Pfizer lost hold on its top product in 2012 when patent rights to Viagra were void. New competition in the market further forced Pfizer to lower the prices of its once legendary drug.

For years, Pfizer was struggling to get an over-the-counter designation for Viagra in the UK. Finally, the pharma mammoth got some relief as the drug variant will soon be available over the counter in the UK.

The drug manufacturer hopes that this move will help combat the declining sales.

Pfizer hopes high for Viagra Connect, touting the new drug variant as a new source of revenue for the company, ever since its struggle to bump sales of Viagra since 2012.

In the U.K, Pfizer’s Viagra Connect is listed as the first non-prescription erectile dysfunction drug.

The drug maker reported that in 2017, Viagra was one of the five drugs — the other four being Enbrel, Pristiq, Lyrica, and Vfend — that negatively impacted the revenue by almost $2.1 billion. During the fourth quarter of 2017, Pfizer witnessed 63% drop in total Viagra sales in the US to $102 million. Worldwide, sales of the key drug slid 45%.

Pfizer hopes Viagra Connect to help revive the company’s consumer healthcare division, which the company intends to get rid of, especially after rivals — consumer goods company Reckitt Benckiser and British pharmaceutical giant GlaxoSmithKline — withdrew from the bidding war to acquire the Pfizer asset. The drug maker hopes proceeds of about $20 billion from the consumer health unit.

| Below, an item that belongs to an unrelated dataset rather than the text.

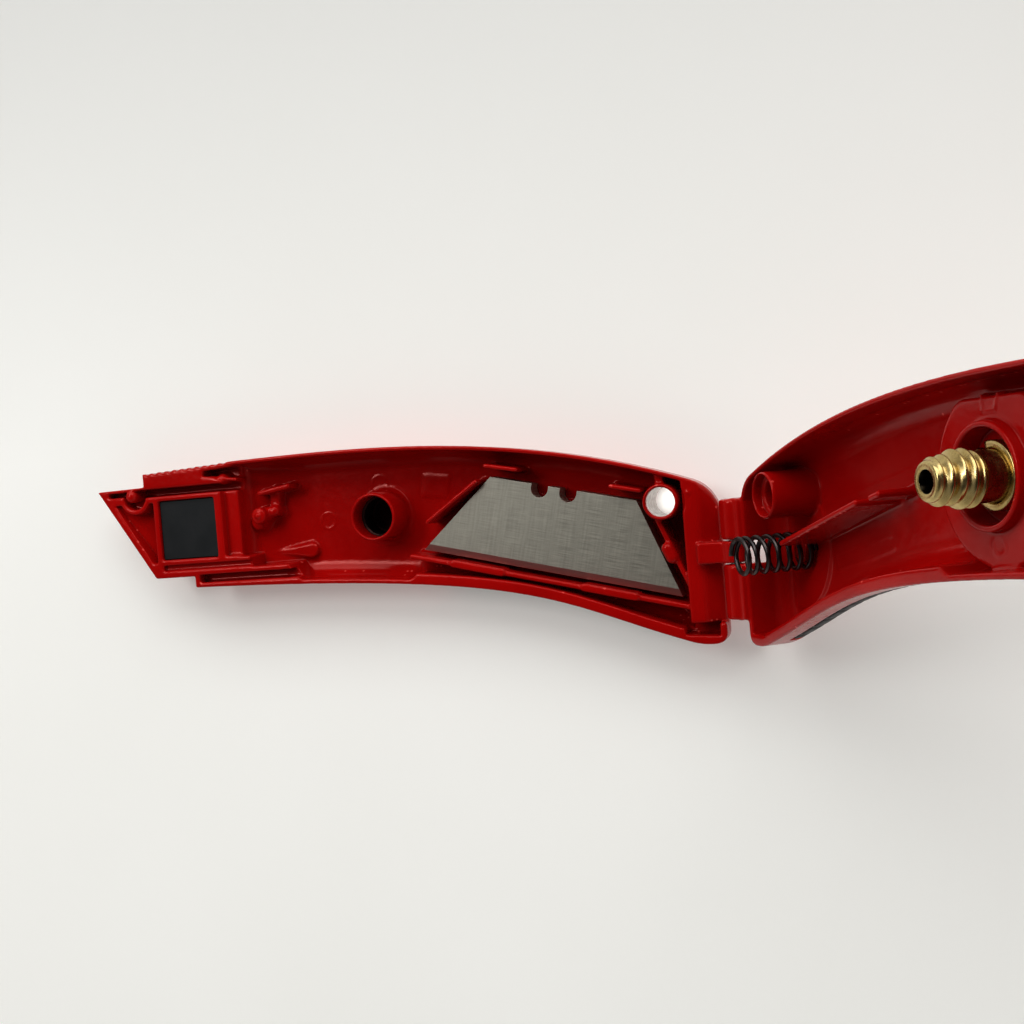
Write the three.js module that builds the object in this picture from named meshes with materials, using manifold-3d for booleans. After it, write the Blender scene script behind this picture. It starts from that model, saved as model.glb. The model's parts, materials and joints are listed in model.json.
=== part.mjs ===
// Heavy-duty utility knife whose die-cast body opens like a clam shell.
//
// The body is two halves joined by a hinge at the butt.  The base half lies on its back, open side up.
// The lid half stands open beside it, and carries the clamp screw and the spring that lifts it.
//
// Both halves are drawn in one blueprint frame, in millimetres:
//   a = distance from the hinge axis towards the nose, h = height towards the spine of the knife,
//   w = depth into the half, from the parting plane (w = 0) to its back (w = HALF_DEPTH).
// The base half is that blueprint turned over.  The lid half is the mirrored blueprint.
// In the part's own frame +X runs from nose to butt, +Y towards the spine and +Z up.  The origin is on
// the base half's flat back, where the axis of the clamp screw meets it when the knife is closed.
import * as THREE from 'three';
import Module from 'manifold-3d';
import { mergeVertices } from 'three/addons/utils/BufferGeometryUtils.js';

const wasm = await Module();
wasm.setup();

// ---- body halves
const HALF_DEPTH = 11.5;          // parting plane to flat back
const NOSE_DEPTH = 6.5;           // the same at the slim nose
const BASE_WALL = 2;              // back wall of each casting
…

But this is a double-edged sword kind of scenario. If Viagra Connect does help the earnings stand up, then Pfizer might revive the entire division rather than sell it right away. However, keeping the division would not present a pretty picture of long-term stakeholders. Let’s hope what the pharma veteran is aiming for is a short, huge value-add to a division by this move, and then dispose of it at a higher price.